Begin SOURCE MATERIAL

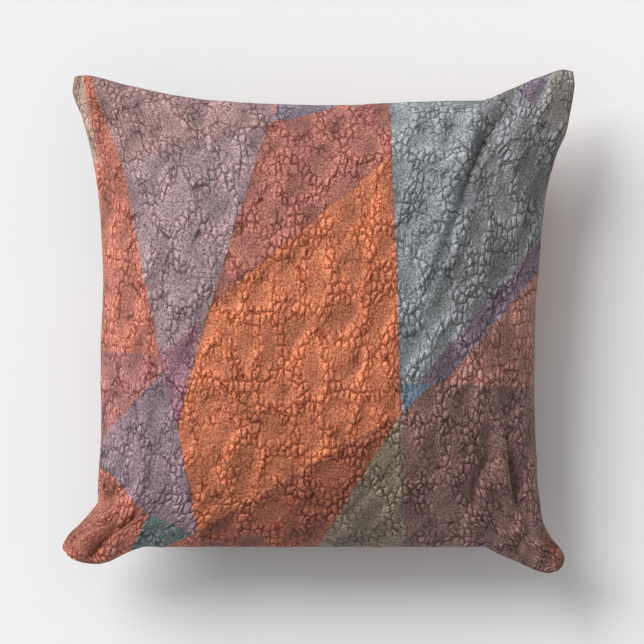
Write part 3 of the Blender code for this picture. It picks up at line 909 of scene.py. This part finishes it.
def zip_coil(name, side):
    """One row of the zip: a nylon strand wound into a coil."""
    pitch, wire, radius, points = 0.0013, 0.00026, 0.0006, 10
    turns = int((COIL_END - COIL_START) / pitch)
    turn = np.arange(turns * points + 1) / points
    route = zip_point(COIL_START + turn * pitch,
                      side * (COIL_SPREAD + radius * np.cos(2 * math.pi * turn)),
                      COIL_DEPTH + radius * np.sin(2 * math.pi * turn))
    sheet = Sheet()
    tube(sheet, route, wire, up=(1, 0, 0))
    return sheet.build(name)


def make_zip():
    """Coils, stitching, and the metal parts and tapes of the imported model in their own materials."""
    nylon = plastic_material("coil_nylon", (92, 66, 60))
    thread = woven_material("zip_thread", (118, 84, 74), 0.0004)
    metal = metal_material("antique_brass", (150, 128, 92))
    tape = woven_material("tape_weave", (112, 80, 70), 0.0006, contrast=0.35)
    for name, side in SIDES:
        stands_for(zip_coil(f"coil_{name}", side), "zip_coil", f"zipper_coil_{name}", nylon)
        reach = TAPE_HALF - 0.003
        ends = zip_point(np.array([-reach, reach]), side * STITCH_SPREAD, STITCH_DEPTH)
        above = zip_point(0, -side, 0) - zip_point(0, 0, 0)
        row = stitches(f"tape_stitching_{name}", ends, 0.003, 0.00014, above)
        stands_for(row, "thread", f"zipper_stitching_{name}", thread)
        dress(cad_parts[f"zipper_tape_{name}"], tape)
    for name in ("slider", "pull_tab", "bottom_stop", "top_stop_front", "top_stop_back"):
        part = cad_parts[f"zipper_{name}"]
        dress(part, metal)
        if name in ("slider", "pull_tab"):
            edges = part.modifiers.new("edges", "BEVEL")
            edges.width = 0.00012
            edges.segments = 2
            edges.limit_method = "ANGLE"


def make_overlock():
    """Thread wound over the raw edges of both allowances, where the seam has no zip."""
    border, weight = seam_line(grid_lines(CELLS * FINER))
    plain = np.flatnonzero(weight == 0)
    gap = int(np.argmax(np.diff(plain))) + 1
    run = np.concatenate([plain[gap:], plain[:gap]])
    pitch, points, wire, wide, high = 0.0042, 12, 0.00022, 0.0022, 0.0015
    outward = spokes(border[run])
    base = seam_ring(border[run], weight[run], -0.0067, 0)
    turn = np.arange(int(distances(base)[-1] / pitch) * points) / points
    route = points_along(base, turn * pitch)
    for axis in (0, 1):
        swing = points_along(np.column_stack([base[:, :2], outward[:, axis]]), turn * pitch)[:, 2]
        route[:, axis] += swing * wide * np.cos(2 * math.pi * turn)
    route[:, 2] += high * np.sin(2 * math.pi * turn)
    sheet = Sheet()
    tube(sheet, route, wire, sides=4, up=(0.3, 0.2, 1))
    cotton = woven_material("overlock_cotton", (150, 110, 96), 0.0004)
    stands_for(sheet.build("overlock_thread"), "thread", "cover_overlock_thread", cotton)


# Insert

def insert_grid(core, side, depth, rise, ring=None):
    """A panel's grid moved in by `depth`, cut down to the insert and rounded off to the insert's seam."""
    rim = INSERT_RIM
    grid = inset(core, side, depth)[rim:-rim, rim:-rim].copy()
    t = np.clip(cells_to_border(len(grid) - 1) / INSERT_ROUND, 0, 1)
    level = SEAM_HEIGHT + side * rise
    grid[..., 2] = level + (grid[..., 2] - level) * np.sqrt(1 - (1 - t) ** 2)
    if ring is None:
        return grid
    return with_border(grid, np.column_stack([ring, np.full(len(ring), level)]))


def insert_ring(cores, depth):
    """Plan of the insert's seam, `depth` inside its outermost line."""
    rings = [ring_of(insert_grid(cores[side], side, INSERT_DEPTH, 0)) for side in (1, -1)]
    ring = (rings[0] + rings[1])[:, :2] / 2
    return ring - spokes(ring) * depth


def ticking_panel(name, side, cores):
    """One panel of the insert's plain white cloth."""
    sheet = Sheet()
    face, lining = (sheet.add(insert_grid(cores[side], side, depth, INSERT_RISE, insert_ring(cores, inward)))
                    for depth, inward in ((INSERT_DEPTH, 0), (INSERT_DEPTH + TICKING, 0.0008)))
    sheet.patch(face, flip=side == -1)
    sheet.patch(lining, flip=side == 1)
    sheet.band(ring_of(face), ring_of(lining), flip=side == 1)
    return sheet.build(name)


def fibre_body(cores):
    """The filling: one soft body with a lumpy surface."""
    sheet = Sheet()
    ring = insert_ring(cores, 0.003)
    grids = {}
    for side in (1, -1):
        grid = insert_grid(cores[side], side, FILL_DEPTH, 0, ring)
        lumps = np.array([[noise.noise(Vector(p) * 45) for p in row] for row in grid])
        depth = 0.0009 * (0.9 + lumps) * edge_fade(len(grid) - 1, 6)
        grids[side] = grid - outward_normals(grid, side) * depth[..., None]
    front = sheet.add(grids[1])
    back = front.copy()
    back[1:-1, 1:-1] = sheet.add(grids[-1][1:-1, 1:-1])
    sheet.patch(front)
    sheet.patch(back, flip=True)
    return sheet.build("fibre_body")


def blank_label(core):
    """The blank care label on the back of the insert."""
    lines = grid_lines(CELLS)
    columns = np.flatnonzero((lines > 0.16) & (lines < 0.52))
    rows = np.flatnonzero((lines > -0.86) & (lines < -0.67))
    sheet = Sheet()
    faces = []
    for depth in LABEL_DEPTHS:
        grid = inset(core, -1, depth)
        faces.append(sheet.add(grid[rows[0]:rows[-1] + 1, columns[0]:columns[-1] + 1]))
    sheet.patch(faces[0], flip=True)
    sheet.patch(faces[1])
    sheet.band(ring_of(faces[0]), ring_of(faces[1]))
    return sheet.build("blank_label")


def make_insert(cores):
    """Ticking, its seam, its label and the filling, all shaped by the simulated cover."""
    white = woven_material("ticking_weave", (226, 224, 216), 0.0007, contrast=0.18)
    for name, side in SIDES:
        panel = ticking_panel(f"ticking_{name}", side, cores)
        stands_for(panel, "ticking", f"insert_{name}_ticking", white)
    ring = insert_ring(cores, 0.0004)
    route = np.column_stack([ring, np.full(len(ring), SEAM_HEIGHT)])
    seam = stitches("insert_stitching", np.vstack([route, route[:1]]), 0.0032, 0.0002, (0, 0, 1))
    thread = woven_material("insert_thread", (232, 230, 224), 0.0004)
    stands_for(seam, "ticking_thread", "insert_seam_thread", thread)
    satin = woven_material("label_satin", (236, 234, 228), 0.0003, rough=0.5)
    stands_for(blank_label(cores[-1]), "label", "insert_label", satin)
    fill = stands_for(fibre_body(cores), "fill", "fibre_fill", fibre_material())


# Stage

def make_stage():
    """A pale floor, a soft light and a wide weak one from the upper left, and even light all round."""
    bpy.ops.mesh.primitive_plane_add(size=12)
    floor = bpy.context.object
    floor.name = "floor"
    material, _, shader = new_material("pale_floor")
    shader.inputs["Base Color"].default_value = linear((239, 239, 239))
    shader.inputs["Roughness"].default_value = 0.9
    dress(floor, material)

    for name, energy, angle, aim in (("key", 2.75, 36, (1, -1, -1.15)), ("fill", 0.55, 110, (1, -1, -2))):
        light = bpy.data.lights.new(name, "SUN")
        light.angle = math.radians(angle)
        light.energy = energy
        lamp = bpy.data.objects.new(name, light)
        lamp.rotation_euler = Vector(aim).to_track_quat("-Z", "Y").to_euler()
        bpy.context.scene.collection.objects.link(lamp)

    world = bpy.data.worlds.new("studio")
    world.use_nodes = True
    background = world.node_tree.nodes["Background"]
    background.inputs["Color"].default_value = (1, 1, 1, 1)
    background.inputs["Strength"].default_value = 0.33
    bpy.context.scene.world = world


def make_camera():
    """Straight above the pillow, from far enough to show it without distortion."""
    lens, sensor, width = 200, 36, 0.5137
    camera = bpy.data.cameras.new("camera")
    camera.lens = lens
    camera.sensor_width = sensor
    camera.clip_end = 20
    obj = bpy.data.objects.new("camera", camera)
    obj.location = (0.0026, -0.0009, SEAM_HEIGHT + width * lens / sensor)
    bpy.context.scene.collection.objects.link(obj)
    bpy.context.scene.camera = obj


bpy.context.scene.view_settings.view_transform = "Standard"
make_camera()
make_stage()
forms, cores = make_forms()
leather = leather_material()
backing = woven_material("cover_backing", (196, 188, 176), 0.0009)
cover_panel("cover_front_panel", "cover_face", 1, forms[1], cores[1], leather, backing)
cover_panel("cover_back_panel", "cover_back", -1, forms[-1], cores[-1], leather, backing)
make_overlock()
make_zip()
make_insert(cores)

End SOURCE MATERIAL

Which lines of the data above contain "scene"? Copy each one.

## EXERCISE SOLUTION
Write part 3 of the Blender code for this picture. It picks up at line 909 of scene.py. This part finishes it.
        bpy.context.scene.collection.objects.link(lamp)
    bpy.context.scene.world = world
    bpy.context.scene.collection.objects.link(obj)
    bpy.context.scene.camera = obj
bpy.context.scene.view_settings.view_transform = "Standard"